There were still points where I had to stop and correct things, areas where the proportions slipped or the values flattened out more than I intended. But instead of starting over immediately, I worked through them. I adjusted, erased, rebuilt. It was slower, but it was also more stable. The drawing did not collapse when something went wrong. It held long enough for me to fix it.
At some point, without realizing exactly when it happened, I stepped back and saw the whole piece together in a way I had not seen my work before. It was quiet compared to what I was used to. There was no burst of color pulling the eye in from across the room. It asked you to come closer, to spend a little more time with it. And when I did that myself, I could see that it worked in a way my earlier pieces had not.
It was not just that the proportions were more accurate or that the shading felt more consistent. It was that the drawing made sense from the inside out. The structure held. The form felt grounded. It did not need anything extra to carry it. That was the part that stayed with me the most.
I left it on the table for a while, longer than I usually would, just to make sure I was not imagining the difference. I walked around the studio, came back, looked at it again. Each time, it felt the same. Not perfect, but solid. That was a word I had not used much for my own work before, at least not in this way.

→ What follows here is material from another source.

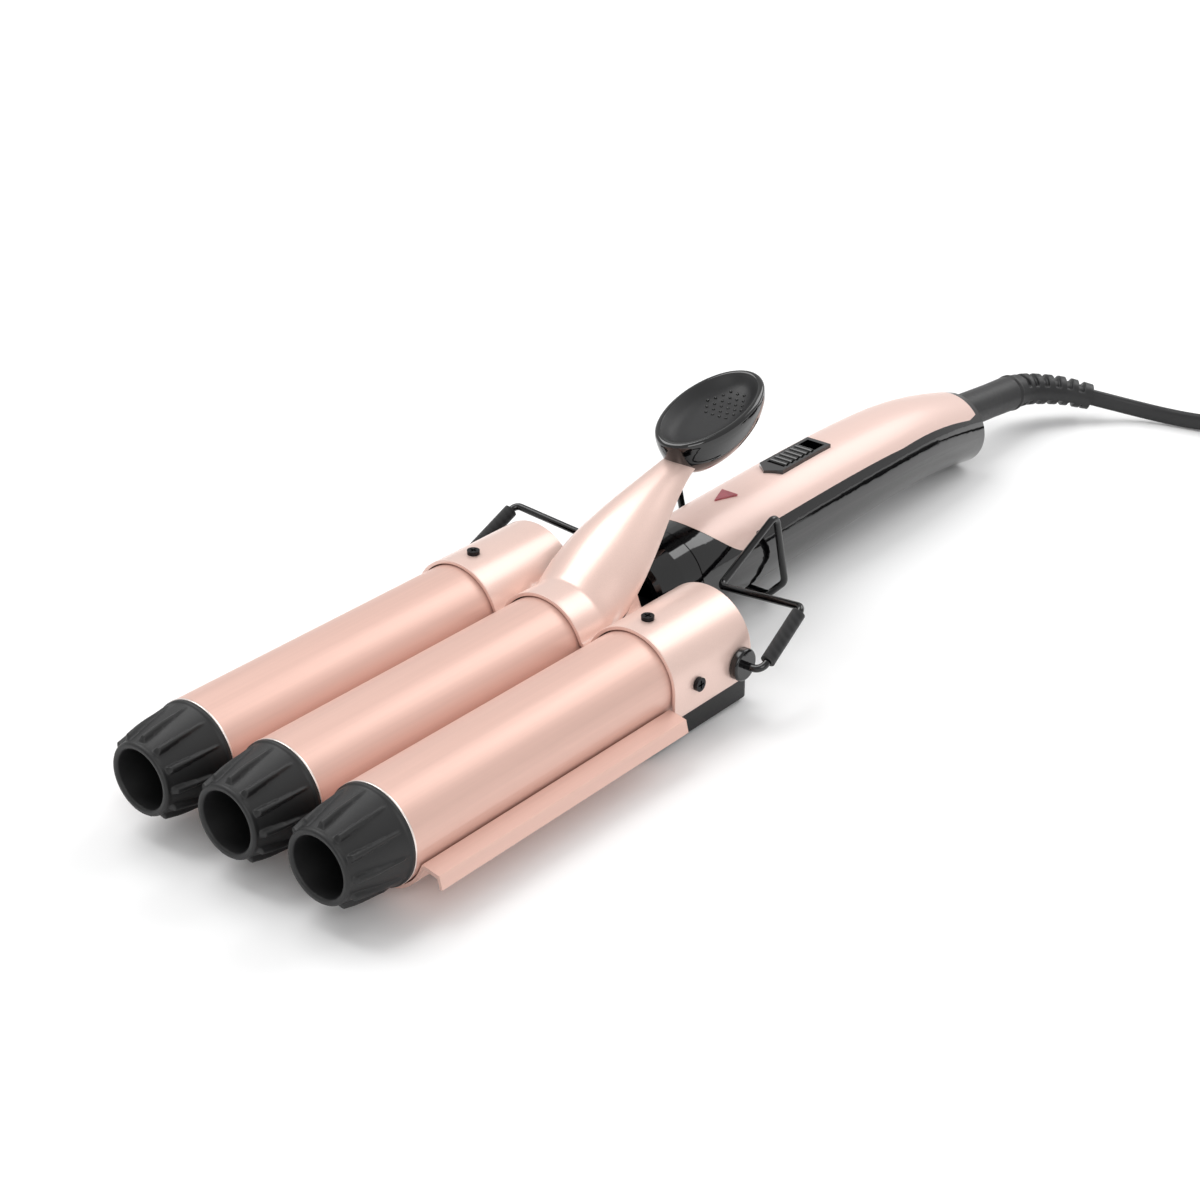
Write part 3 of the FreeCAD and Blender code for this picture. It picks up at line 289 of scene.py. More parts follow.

When I finally set it aside, I did not feel the usual rush to move on to the next thing. I felt something quieter, something closer to understanding. The weeks of frustration, the awkward attempts, the moments where I wanted to give up on the whole idea, they all connected in that one piece. It was not just a better result. It was proof that the work underneath mattered more than I had let myself believe.
That pencil drawing showed me what I had been missing all along. Not just in that one piece, but in everything I had made before it. It made it clear that color had never been the problem. It had been the way I was using it, the way I leaned on it to carry things that should have been built first.
I still work with color. I have not left it behind, and I do not think I ever will. But I approach it differently now. I do not let it lead in the same way. I build the structure first, even when no one else will see it, because I know what happens when it is not there. I have seen it clearly enough that I cannot go back to ignoring it.
Every now and then, I take out those early attempts from when I started this shift. The uneven lines, the flat shading, the pages that felt like failure at the time. I look at them differently now. They are not mistakes in the way I once thought. They are part of the process that got me here, part of the work I needed to do to understand something I had been avoiding.
I do not think of it as giving up on color anymore. That was never really what happened. I stepped away from it long enough to see what was missing, and then I came back with a better sense of what I was doing. The difference is not always obvious to other people, at least not right away. But I can feel it in the way the work comes together, in the way it holds even before anything is added on top of it.
And now, when I start something new, I do not rush past the beginning. I stay there a little longer. I pay attention to the parts I used to skip. I build it in a way that can stand on its own. Because once you have seen what is underneath, you cannot pretend it does not matter anymore.